Perfect pitch common among the blind

From New Orleans, at the annual meeting of the Society for Neuroscience

Stevie Wonder. Ray Charles. Jose Feliciano. Because of such legends, there’s a perception that blind people make great musicians. Scientists do have some evidence from blind people that brain areas normally devoted to vision become involved in hearing or in controlling the dexterity needed to play an instrument. A new study now finds that blind musicians are more likely to have perfect pitch than sighted people are.

Perfect pitch is the ability to identify the pitch, or frequency, of a musical note without a reference note. This talent, perhaps as rare as 1 in 2,000 among the general population, seems to result from a blend of genetics and experience.

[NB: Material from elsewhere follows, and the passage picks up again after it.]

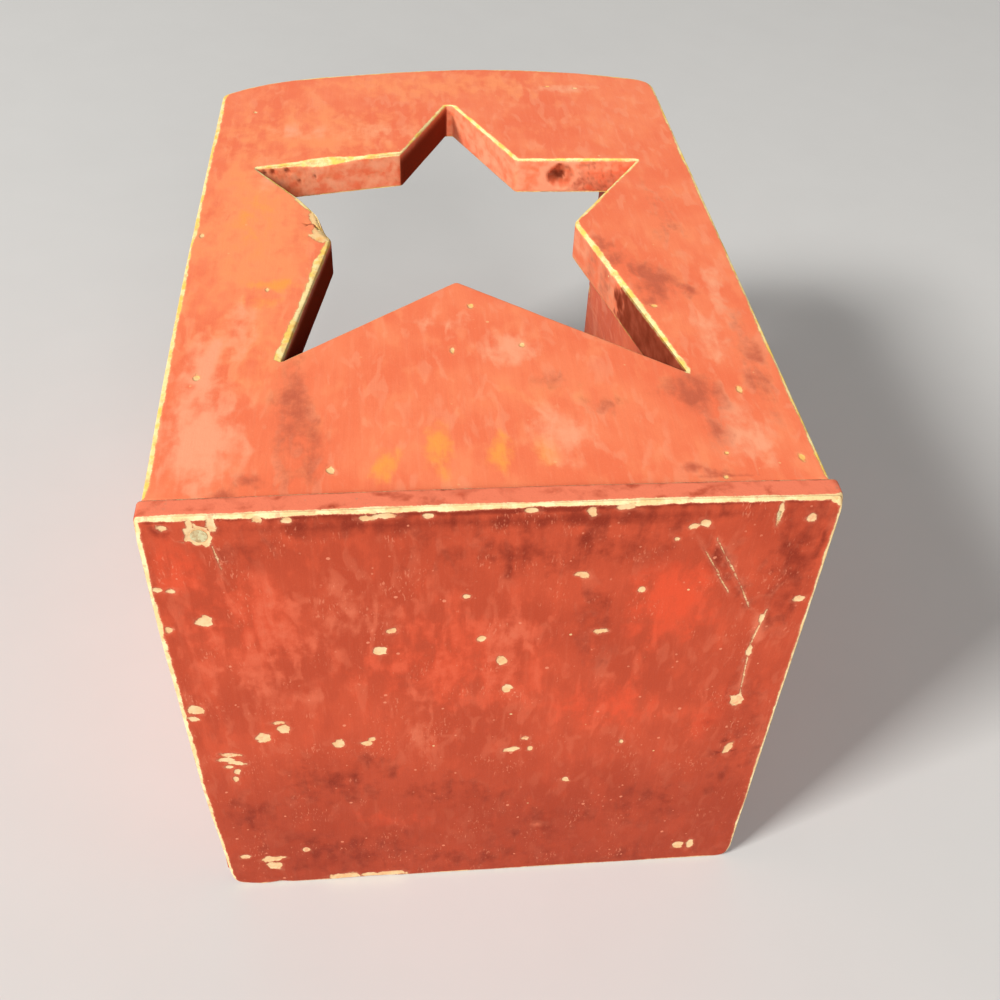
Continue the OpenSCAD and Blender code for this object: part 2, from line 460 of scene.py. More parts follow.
    def relief(self, fields):
        """How far each point sinks into the wood, in millimetres."""
        points = self.positions()
        waves = 0.06 * (1 + ripple(points, 45, 11)) + 0.025 * ripple(points, 6, 12)
        chipped = CHIP_RECESS * smooth_step(fields["chip"], -0.15, 0.3)
        worn = RUBBED_RECESS * smooth_step(fields["edge"], -0.2, 0.5)
        return waves + chipped + worn

    def build(self, material, carve=None):
        """Makes the board's mesh and sets it in the frame in place of its CAD node."""
        fields = self.wear_fields()
        sink = self.relief(fields)
        if carve:
            sink = carve(self, fields, sink)
        uv, depth = self.round_arrises()
        uv += np.where(self.on_wall, sink, 0)[:, None] * self.away
        depth += np.where(self.on_wall, 0, np.where(self.on_outer, sink, -sink))
        mesh = bpy.data.meshes.new("worn_" + self.node)
        mesh.from_pydata((self.positions(uv, depth) * MM).tolist(), [], self.polygons)
        for name, values in fields.items():
            layer = mesh.attributes.new(name, "FLOAT", "POINT")
            layer.data.foreach_set("value", values.astype(np.float32))
        work = bmesh.new()
        work.from_mesh(mesh)
        bmesh.ops.recalc_face_normals(work, faces=work.faces)
        work.to_mesh(mesh)
        work.free()
        mesh.polygons.foreach_set("use_smooth", [True] * len(mesh.polygons))
        mesh.materials.append(material)
        piece = add_object("worn_" + self.node, mesh)
        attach(piece, "root")
        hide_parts(self.node)


# ---- materials

def colour(red, green, blue):
    """A screen colour, each part from 0 to 255, as the linear colour that shaders take."""
    shares = [c / 255 for c in (red, green, blue)]
    linear = [c / 12.92 if c <= 0.04045 else ((c + 0.055) / 1.055) ** 2.4 for c in shares]
    return (*linear, 1.0)


class Graph:
    """The node tree of one material, written with short calls."""

    def __init__(self, name):
        self.material = bpy.data.materials.new(name)
        self.material.use_nodes = True
        self.tree = self.material.node_tree
        where = self.tree.nodes.new("ShaderNodeTexCoord").outputs["Object"]
        scaled = self.node("VectorMath", {0: where}, operation="SCALE")
        scaled.inputs["Scale"].default_value = 1 / MM
        self.where = scaled.outputs[0]

    def node(self, kind, inputs, **settings):
        """A new node with these settings and inputs, each a value or another node's output."""
        made = self.tree.nodes.new("ShaderNode" + kind)
        for name, value in settings.items():
            setattr(made, name, value)
        for key, value in inputs.items():
            self.feed(made.inputs[key], value)
        return made

    def set(self, name, value):
        """Feeds the material's own shader."""
        self.feed(self.tree.nodes["Principled BSDF"].inputs[name], value)

    def feed(self, socket, value):
        """Links an output to a socket, or sets the socket's own value."""
        if isinstance(value, bpy.types.NodeSocket):
            self.tree.links.new(value, socket)
        else:
            socket.default_value = value

    def math(self, operation, a, b):
        """One Math node. The four functions below are the usual ones."""
        return self.node("Math", {0: a, 1: b}, operation=operation).outputs[0]

    def times(self, a, b):
        return self.math("MULTIPLY", a, b)

    def plus(self, a, b):
        return self.math("ADD", a, b)

    def minus(self, a, b):
        return self.math("SUBTRACT", a, b)

    def most(self, a, b):
        return self.math("MAXIMUM", a, b)

    def mix(self, share, a, b):
        """Colour a with a share of colour b over it."""
        return self.node("Mix", {0: share, 6: a, 7: b}, data_type="RGBA").outputs[2]

    def step(self, value, low, high, bottom=0.0, top=1.0):
        """A smooth rise from bottom to top while value goes from low to high."""
        inputs = {"Value": value, "From Min": low, "From Max": high,
                  "To Min": bottom, "To Max": top}
        return self.node("MapRange", inputs, interpolation_type="SMOOTHSTEP").outputs[0]

    def noise(self, size, seed=0.0, detail=4.0, roughness=0.55, distortion=0.0):
        """Noise from 0 to 1 with features of size mm, one number or one for each axis."""
        stretched = hasattr(size, "__len__")
        scale = [1 / s for s in size] if stretched else [1 / size] * 3
        turn = (0.03, 0.02, 0.03) if stretched else (0.6, 0.4, 0.9)
        moved = self.node("Mapping", {"Vector": self.where, "Scale": scale, "Rotation": turn,
                                      "Location": (seed * 3.7, seed * 1.3, seed * 7.1)})
        inputs = {"Vector": moved.outputs[0], "Scale": 1.0, "Detail": detail,
                  "Roughness": roughness, "Distortion": distortion}
        return self.node("TexNoise", inputs).outputs[0]

    def flecks(self, pitch, size, share, seed):
        """Scattered round flecks: 1 inside one. share is how many of the cells hold one."""
        moved = self.node("Mapping", {"Vector": self.where, "Scale": [1 / pitch] * 3,
                                      "Location": (seed * 2.9, seed * 4.3, seed * 1.7)})
        cells = self.node("TexVoronoi", {"Vector": moved.outputs[0], "Scale": 1.0})
        chance = self.node("SeparateColor", {0: cells.outputs["Color"]}).outputs[0]
        reach = self.step(chance, 1 - share, 1.0, 0.0, size / pitch)
        wobble = self.times(self.noise(size, seed + 2, 2.0), 0.7 * size / pitch)
        inside = self.minus(reach, self.plus(cells.outputs["Distance"], wobble))
        return self.step(inside, -0.25 * size / pitch, 0.0)

    def field(self, name):
        """One of the board's wear fields."""
        return self.node("Attribute", {}, attribute_name=name).outputs["Fac"]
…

People with early musical training are much more likely than others to have perfect pitch, but the skill also runs in families (SN: 11/16/96, p. 316).

Roy H. Hamilton of the Beth Israel Deaconess Medical Center in Boston and his colleagues surveyed 30 people who have been blind since the age of 6 or earlier. Within that group, 21 reported having a musical background and 12 of them—57 percent of the musicians—said they have perfect pitch. People who claim to have perfect pitch are invariably correct, says Hamilton, and when the researchers tested 7 of the 12, they confirmed the skill in each.

The prevalence of perfect pitch among the blind musicians is about two to three times that usually reported for sighted musicians, says Hamilton. Now, in an effort to pinpoint brain regions responsible for perfect pitch, the investigators are conducting brain-imaging studies of blind musicians. A previous imaging study in sighted people revealed a brain region that’s larger in those with perfect pitch than in others.